Linda Greenlaw still comes into the bar from time to time, between trips, swearing that some day she’s going to “meet the right guy and retire to a small island in Maine.” Bob Brown settled out of court with several of the dead crewmembers’ families after two years of legal wrangles. Adam Randall, the man who had stepped off the Andrea Gail at the last minute, went on to crew with Albert Johnston on the Mary T . When he found out that the Andrea Gail had sunk in the storm, all he could say was, “I was supposed to have been on that boat. That was supposed to have been me.”

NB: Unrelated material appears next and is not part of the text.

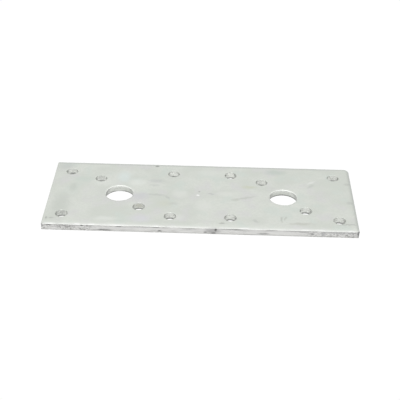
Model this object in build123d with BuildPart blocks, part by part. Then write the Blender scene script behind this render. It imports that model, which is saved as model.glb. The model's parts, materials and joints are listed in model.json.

During the spring of 1993 the Mary T was hauled out for repairs, and Randall picked up work on a tuna longliner, the Terri Lei, out of Georgetown, South Carolina. On the evening of April 6, 1993, the crew of the Terri Lei set lines. In the early morning, there were reports of gusty winds and extremely choppy seas in the area. At 8:45 A.M. the Coast Guard in Charleston, South Carolina, picked up an EPIRB signal and sent out two aircraft and a cutter to investigate. By then the weather was fair and the seas were moderate. One hundred and thirty-five miles off the coast, they found the EPIRB, some fishing gear, and a self-inflating life raft. The raft had the name Terri Lei stenciled on it. There was no one on board.

Sebastian Junger went on to publish The Perfect Storm in 1997, based on the story of the Andrea Gail.